Moreover, the results illustrate the inability of TOD as physical planning to mitigate the current socio-economic segregation in Rosengård, as the TOD plan does not meet the residents’ need. One of the well-known aspects of segregation in Rosengård is spatial segregation. As the research showed Malmö is a rather dense city, and the area is quite close to the city center. Moreover, by the establishment of the new train station, then the area has recently linked to Central Station in one direction and the Öresund bridge through Svågertorp and Hyllie in the other. Therefore, even at the moment, Rosengård has physically well connected to the other parts of the city. The study concludes the participants’ concern of that physical integration does not fit to Rosengård’s segregationally issues and the city should pay a special attention to the current socio-economic segregation. Segregation is reinforced in the field through both external and internal factors; Media, an external force, based on some evidence, is vigorously strengthening ‘Avoid Rosengård’ day by day. On the other hand, the ‘poverty cycle’ and ‘cultural norms’ have led the community to make a kind of self-supportive system with particular beneficiaries for residents. Their interest in concentration, in fact, comes from the language barrier, lifestyle, and cultural preferences that have shaped a desired social atmosphere distinguished from the rest of the city. For most respondents, the social and cultural atmosphere is more important than the level of economic status. In other words, they prefer to live next to each other in a low-quality neighborhood than to live in a high-level neighborhood lonely. It is evident that there are two different perceptions of the current segregation; on the one hand, there are thousands of residents who have shaped their way of living and a kind of self-segregated system, and on the other hand, a transit-oriented strategy which aims at integrating this area with others; a disproportionate policy.
7. Conclusions
The purpose of this research was to discuss and deepen the understanding of the contradictions of transit-oriented development in low-income urban neighborhoods. The case study of Rosengård district was used to discuss three contradictions: transit-induced gentrification-displacement, the affordability paradox of TOD, and the segregation-integration debate. Through a mixed qualitative-quantitative method, the research aimed to develop a critical discussion about this type of urban redevelopment planning based on the residents’ perceptions and other actors’ opinions relating to the recently started TOD in Rosengård.
The study illustrated that the area has gradually entered into a transit-induced gentrification process; this process has started by privatisation of 1660 public housing and a detailed land-use to build new houses in the districts’ vacant land to concentrate the area. Furthermore, according to the plan, the renovation process will start soon and the rent for both commercial and residential properties is determined through the market system. Accordingly, the living cost in district will rise and most current low-income tenants will not be able to afford to stay in their home. In other words, they will be pushed-out and have to choose a cheaper district to live.
The study has also shown some evidence of the affordability paradox of TOD in the target area. The results indicate that the new train station has had not a significant decisive role in the resident’s income and hence it has not a significant impact on mobility costs due to the residents’ low-mobility and low ridership and the enormous gap between the requirements of the potential job with the level of resident’s skills and their education status. Therefore, it is evident that the resident’s disposable income may not experience a significant improvement.

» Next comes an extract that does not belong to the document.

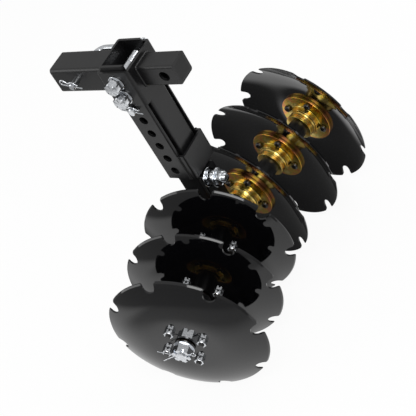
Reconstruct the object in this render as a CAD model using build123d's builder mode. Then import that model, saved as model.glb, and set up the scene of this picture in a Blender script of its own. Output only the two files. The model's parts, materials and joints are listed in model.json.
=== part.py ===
"""Compact hitch-mounted disc harrow with two three-disc gangs set in a shallow V.

Lengths are in millimetres. Z is up and the notched blades stand on Z = 0. The hitch bar runs along X and
the gangs lie across it, one towards +Y and one towards -Y. The origin is on the floor under the middle of
the machine's length.
"""

import os
from math import cos, radians, sin, sqrt

from build123d import *

# Hitch bar and receiver socket, both square tube
bar_size = 50.8
bar_wall = 6.35
bar_corner = 6.0
tube_inner_corner = 1.2
bar_reach = 135.0
bar_pin_from_end = 30.0
bar_pin_hole = 24.0
cap_thickness = 6.0
receiver_wall = 6.2
receiver_clearance = 0.3
receiver_corner = 7.5
receiver_reach = 189.0
receiver_pin_from_end = 59.0

# Perforated upright channel, open towards +X
channel_width = 63.5
channel_depth = 88.0
channel_wall = 6.0
channel_corner = 5.0
channel_above_bar = 46.0
hole_pitch = 38.1
hole_count = 8
hole_diameter = 20.6
top_bolt_above_bar = 9.0
channel_end_margin = 24.5

# Head sleeve that the bar and the receiver are welded to
sleeve_wall = 6.35
sleeve_gap = 1.2
sleeve_corner = 8.0
sleeve_above_bar = 36.0
sleeve_below_bar = 56.0

# Leg tube inside the channel, and the keeper that closes the channel's foot
leg_size = 60.0
leg_wall = 5.0
leg_corner = 6.0
leg_web_gap = 1.5
leg_top_below_bar = 10.0
leg_below_axle = 32.0
keeper_height = 68.0
keeper_gap = 6.3
keeper_wall = 6.0

# Large bolts, nuts and washers of the head
bolt_diameter = 20.0
bolt_head_flats = 30.0
bolt_head_height = 20.5
nut_height = 16.0
bolt_tail = 8.0
bolt_chamfer = 1.6
washer_diameter = 37.0
washer_thickness = 3.0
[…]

Finally, the results challenge the ability of TOD as physical planning in mitigating the current socio-economic segregation in Rosengård. One of the well-known aspects of segregation in Rosengård is spatial segregation. As the research showed Malmö is a rather dense city, and the area is quite close to the city center. The study concludes the participants’ concern of that physical integration does not fit with Rosengård’s segregationally issues, and the city should pay a special attention to the current socio-economic segregation. It is evident that there are two different perceptions of the current segregation; on the one hand, there are thousands of residents who have shaped their way of living and a kind of self-segregated system, and on the other hand, a transit-oriented strategy which aims at integrating this area with others; a disproportionate policy.
8. Limitations and Further Research
The results of discussion in this research indicate that there is no conclusive orientation to whether running TOD projects in low-income neighborhoods leads to actual displacement and more marginalization or not. Based on a critical approach within the context of neoliberal urbanism this study aimed to open up to a dialogue on contradictory achievements of the current way of redevelopment processes in disadvantaged neghborhoods in Malmö.

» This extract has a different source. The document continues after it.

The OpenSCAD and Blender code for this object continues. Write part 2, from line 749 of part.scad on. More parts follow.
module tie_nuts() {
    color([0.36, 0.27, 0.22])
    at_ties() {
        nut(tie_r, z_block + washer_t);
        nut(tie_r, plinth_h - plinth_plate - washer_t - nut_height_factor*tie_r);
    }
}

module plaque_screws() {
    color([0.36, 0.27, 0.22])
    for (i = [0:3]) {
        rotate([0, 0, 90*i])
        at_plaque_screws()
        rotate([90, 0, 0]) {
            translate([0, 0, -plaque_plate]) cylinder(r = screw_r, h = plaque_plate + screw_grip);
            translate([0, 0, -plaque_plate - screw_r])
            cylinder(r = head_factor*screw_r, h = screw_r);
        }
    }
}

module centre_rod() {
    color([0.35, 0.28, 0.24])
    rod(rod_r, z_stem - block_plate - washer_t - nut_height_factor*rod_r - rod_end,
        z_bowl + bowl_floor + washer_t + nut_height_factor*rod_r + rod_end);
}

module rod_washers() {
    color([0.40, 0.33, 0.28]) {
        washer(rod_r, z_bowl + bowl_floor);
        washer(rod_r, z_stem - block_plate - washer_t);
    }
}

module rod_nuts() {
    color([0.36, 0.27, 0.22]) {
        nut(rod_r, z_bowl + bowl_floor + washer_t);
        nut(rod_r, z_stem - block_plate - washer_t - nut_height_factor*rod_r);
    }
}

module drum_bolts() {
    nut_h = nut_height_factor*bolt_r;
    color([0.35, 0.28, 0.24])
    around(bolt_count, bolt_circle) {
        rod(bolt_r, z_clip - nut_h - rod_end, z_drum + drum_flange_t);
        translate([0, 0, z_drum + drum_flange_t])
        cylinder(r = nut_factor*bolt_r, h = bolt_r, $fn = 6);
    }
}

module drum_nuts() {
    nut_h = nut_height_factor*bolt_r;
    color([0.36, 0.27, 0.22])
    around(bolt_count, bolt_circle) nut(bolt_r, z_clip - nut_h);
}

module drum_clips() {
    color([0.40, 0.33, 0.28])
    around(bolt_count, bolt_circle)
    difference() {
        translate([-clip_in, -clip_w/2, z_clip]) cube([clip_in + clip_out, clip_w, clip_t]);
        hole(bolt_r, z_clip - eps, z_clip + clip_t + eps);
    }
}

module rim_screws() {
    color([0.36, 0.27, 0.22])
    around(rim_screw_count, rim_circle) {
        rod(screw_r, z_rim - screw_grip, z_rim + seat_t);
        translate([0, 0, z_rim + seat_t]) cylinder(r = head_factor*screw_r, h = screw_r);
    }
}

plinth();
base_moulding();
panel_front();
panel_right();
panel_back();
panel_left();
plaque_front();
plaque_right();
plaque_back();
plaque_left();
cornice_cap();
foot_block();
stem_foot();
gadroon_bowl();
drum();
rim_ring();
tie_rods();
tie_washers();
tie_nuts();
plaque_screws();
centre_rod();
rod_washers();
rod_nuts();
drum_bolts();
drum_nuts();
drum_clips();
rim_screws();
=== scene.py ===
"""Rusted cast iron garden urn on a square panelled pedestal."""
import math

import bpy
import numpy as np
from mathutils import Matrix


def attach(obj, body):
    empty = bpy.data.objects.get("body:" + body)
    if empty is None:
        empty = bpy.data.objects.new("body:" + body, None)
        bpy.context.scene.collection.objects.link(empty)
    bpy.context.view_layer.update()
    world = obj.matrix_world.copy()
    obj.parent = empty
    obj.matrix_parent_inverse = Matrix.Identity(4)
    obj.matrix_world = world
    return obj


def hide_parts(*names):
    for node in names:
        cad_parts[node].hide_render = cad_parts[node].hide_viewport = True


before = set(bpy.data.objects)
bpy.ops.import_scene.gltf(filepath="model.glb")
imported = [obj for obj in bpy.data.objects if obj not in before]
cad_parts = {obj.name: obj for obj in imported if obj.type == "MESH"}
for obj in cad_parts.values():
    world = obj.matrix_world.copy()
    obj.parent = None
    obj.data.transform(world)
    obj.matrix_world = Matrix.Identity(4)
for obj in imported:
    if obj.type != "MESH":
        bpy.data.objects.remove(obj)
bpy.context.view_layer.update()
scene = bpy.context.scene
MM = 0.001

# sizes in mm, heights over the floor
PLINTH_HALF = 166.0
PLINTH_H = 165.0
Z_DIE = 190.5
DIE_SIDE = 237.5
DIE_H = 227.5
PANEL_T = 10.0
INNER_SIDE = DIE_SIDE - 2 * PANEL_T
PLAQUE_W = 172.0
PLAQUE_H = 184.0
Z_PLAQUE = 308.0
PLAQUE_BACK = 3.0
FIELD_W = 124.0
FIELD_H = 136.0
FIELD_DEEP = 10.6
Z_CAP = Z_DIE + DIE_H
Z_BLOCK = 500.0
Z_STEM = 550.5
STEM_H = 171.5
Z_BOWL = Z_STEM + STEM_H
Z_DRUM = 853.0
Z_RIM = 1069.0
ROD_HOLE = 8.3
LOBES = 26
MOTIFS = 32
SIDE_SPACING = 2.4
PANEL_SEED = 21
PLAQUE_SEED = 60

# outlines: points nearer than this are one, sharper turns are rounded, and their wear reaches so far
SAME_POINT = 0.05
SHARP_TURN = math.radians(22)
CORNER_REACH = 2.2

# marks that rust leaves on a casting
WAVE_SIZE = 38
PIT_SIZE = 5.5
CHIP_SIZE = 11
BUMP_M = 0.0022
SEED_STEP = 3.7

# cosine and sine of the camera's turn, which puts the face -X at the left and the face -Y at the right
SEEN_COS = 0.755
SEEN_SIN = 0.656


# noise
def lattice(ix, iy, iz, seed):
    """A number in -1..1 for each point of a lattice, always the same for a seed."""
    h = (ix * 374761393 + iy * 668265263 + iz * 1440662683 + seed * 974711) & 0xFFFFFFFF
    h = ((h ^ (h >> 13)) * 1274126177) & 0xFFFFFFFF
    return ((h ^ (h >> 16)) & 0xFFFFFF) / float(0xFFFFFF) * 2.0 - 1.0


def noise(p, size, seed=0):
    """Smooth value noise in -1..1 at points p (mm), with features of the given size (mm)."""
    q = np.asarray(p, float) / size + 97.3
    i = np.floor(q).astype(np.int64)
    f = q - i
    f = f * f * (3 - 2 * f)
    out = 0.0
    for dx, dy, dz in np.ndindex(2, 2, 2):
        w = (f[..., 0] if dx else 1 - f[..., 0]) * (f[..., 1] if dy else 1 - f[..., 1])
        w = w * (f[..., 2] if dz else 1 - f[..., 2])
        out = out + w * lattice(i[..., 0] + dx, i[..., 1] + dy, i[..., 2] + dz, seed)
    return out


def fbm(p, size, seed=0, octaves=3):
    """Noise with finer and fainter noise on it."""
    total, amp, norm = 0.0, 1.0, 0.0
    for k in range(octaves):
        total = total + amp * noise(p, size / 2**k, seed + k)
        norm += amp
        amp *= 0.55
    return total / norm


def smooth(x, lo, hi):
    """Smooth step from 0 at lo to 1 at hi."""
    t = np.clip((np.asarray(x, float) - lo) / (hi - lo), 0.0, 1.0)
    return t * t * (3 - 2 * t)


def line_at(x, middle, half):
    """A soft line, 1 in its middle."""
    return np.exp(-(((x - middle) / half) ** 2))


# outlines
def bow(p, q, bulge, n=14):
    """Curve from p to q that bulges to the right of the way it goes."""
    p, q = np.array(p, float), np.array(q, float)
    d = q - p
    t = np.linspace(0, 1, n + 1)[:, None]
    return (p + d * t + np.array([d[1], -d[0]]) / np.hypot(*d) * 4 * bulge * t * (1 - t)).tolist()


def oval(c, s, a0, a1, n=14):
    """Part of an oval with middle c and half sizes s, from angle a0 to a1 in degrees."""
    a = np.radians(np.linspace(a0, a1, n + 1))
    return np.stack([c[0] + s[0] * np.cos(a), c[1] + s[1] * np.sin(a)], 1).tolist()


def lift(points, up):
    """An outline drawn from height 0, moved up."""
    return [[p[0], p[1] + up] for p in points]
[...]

Next studies can be conducted with less limitations than this paper has faced. Dealing with people in different cultures and different languages in the area, which in many cases created a barrier to having an active interaction was the first limitation. Moreover, finding the right respondent (living in the target area, being able to write his/her opinion and being conscious of new changes in the area) and interested in answering the questions responsively was challenging and needs much more time to survey. The next limitation is related to those people who could speak Swedish or their original language but could not write their own ideas on the paper. Furthermore, to develop the discussion, active politicians’ participation is crucial. In this research, authors were interested in getting policymakers and politicians’ opinions directly through an interview, but due to some reasons (the European election 2019, the specificity of the case, unwillingness to participate in the research), it did not happen.
This work has been done at the time of the first phase of the TOD project of Rosengård, and it is too soon to judge the project in practice; hence, rigid studies and more scientific evidence are needed to trace the reality of this duality in this neighborhood. Finally, discussing the contradictions of TOD in low-income neighborhoods in Sweden revealed that this form of urban redevelopment maybe a way of re-using the space for more profit and a strategy for reproduction the space by the capital, which basically is in contrast to the goals of TOD, the right to housing as well as the goast of the Swedish welfare system. More profound research is needed to respond to two categories of unknowns; rigid research is needed to measure changes in Rosengård in the next few years and evaluate to what extent the current concerns may be realized, how will the area experience gentrification and displacement, and what factors may enhance or slowdown this process. Comparative studies are also needed to investigate the similarities between the cautionary neoliberalism experience in Swedish urbanization and the other western experiences of transit-induced gentrification, housing commodification, and displacement.